No matter how unnatural driving may seem, it has been integrated to be unavoidable in our society. Yet, with its convenience comes a near-death experience at your fingertips.

Not only is the weather out of our control, but so are the actions of other people. You never know what is going through the minds of other drivers. Maya Bachmeier-Evans' school bus in her sophomore year of high school got bull-dozed off the road by a car full of teenaged boys trying to catch the light.

“I've accepted it now,” she said. “I was definitely angry about it because the people driving were just trying to catch the light and they just hit us.”

The students watched with one eye closed as the other driver’s limp body was lifted from the car. She said the scene of her bus driver passing out paper towels to everyone with blood and tears streaming down their faces is “burned into my memory,” and that “you don't feel like something like that can ever happen to you. I never thought that I would get hit on my school bus, of all things.”

This accident left Bachmeier-Evans with a minor concussion and a lifetime reminder to be a careful driver. These are the sort of things you never expect to happen to you until they do.

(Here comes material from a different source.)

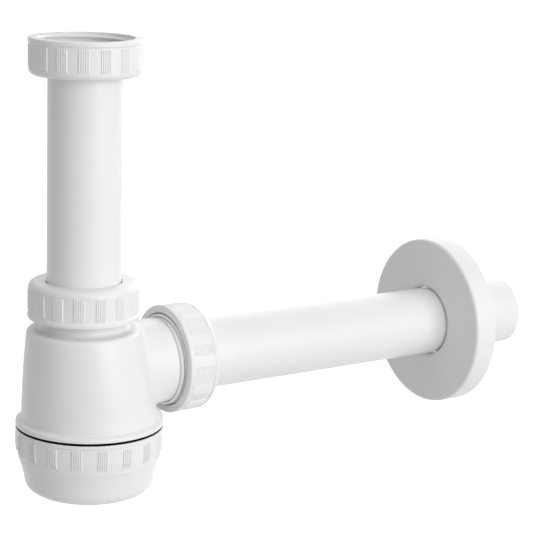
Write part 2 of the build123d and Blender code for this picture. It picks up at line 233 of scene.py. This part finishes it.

Traumatic events can have an ever-lasting effect on you and your body. It’s important to exhaust the resources and support around you after experiencing a traumatic accident. Following my accident, I had to take extra steps to prevent my everyday anxiety and depression and receive chiropractic care. What helped the most was surrounding myself with people who love and care for me. If it weren’t for family and friends, especially those who I went through this experience with, I wouldn’t be where I am today.